The author challenges conventional leadership wisdom about finding middle ground, arguing that "thinking gray" produces mediocrity by diluting both sides of any tension. Instead, exceptional leaders practice dialectic thinking—holding opposing truths simultaneously with full intensity, like a checkerboard where black and white squares coexist without blending. This isn't balance or compromise; it's maintaining contradictions productively.

The core framework centers on the acceptance/change paradox, which the author calls "the toughest one we grapple with." Genuine transformation requires complete acceptance of current reality as its foundation—you can't change what you don't first acknowledge fully. The author illustrates this with Satya Nadella's Microsoft turnaround, where he explicitly embraced the tension between the company's plateau and his vision for its future, working with that tension rather than resolving it. The neuroscience supports this: while our primitive basal ganglia drives binary thinking for survival, our prefrontal cortex can override this with conscious practice, though it requires more mental energy.

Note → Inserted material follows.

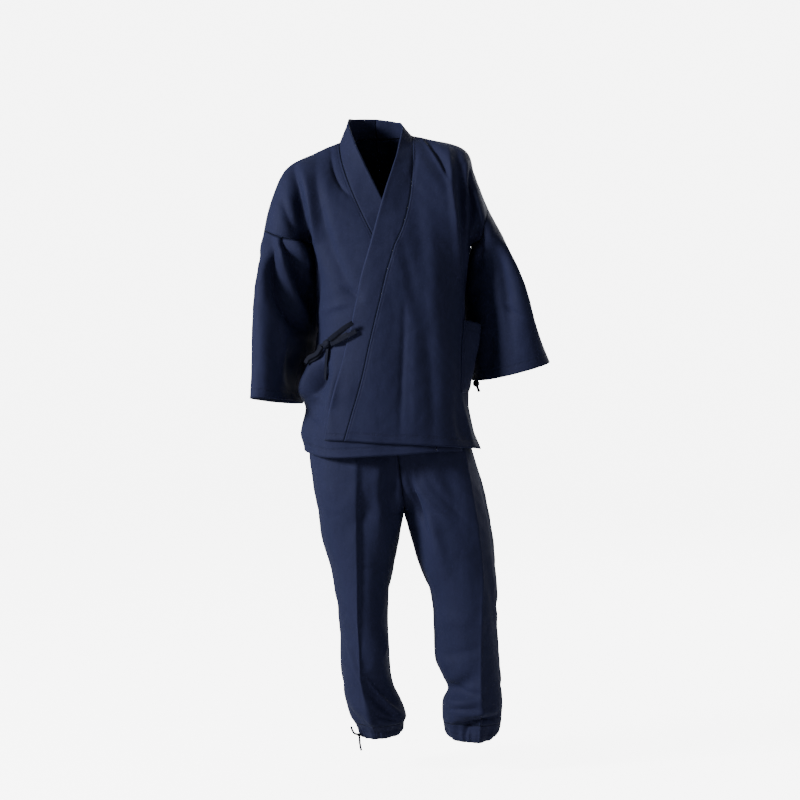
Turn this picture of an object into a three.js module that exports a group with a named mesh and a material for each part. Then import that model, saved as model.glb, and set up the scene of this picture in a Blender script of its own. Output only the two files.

The practical application involves five strategies: embrace paradoxes rather than resolve them, hold mental images of both present reality and future vision simultaneously, communicate both acceptance and ambition transparently, involve teams in articulating both current state and desired changes, and celebrate both existing achievements and progress toward transformation. The key insight is that polarization and social media algorithms push us toward binary thinking, but dialectic thinking—though counterintuitive—is the "secret sauce" that distinguishes truly exceptional leaders from those who merely manage competing priorities.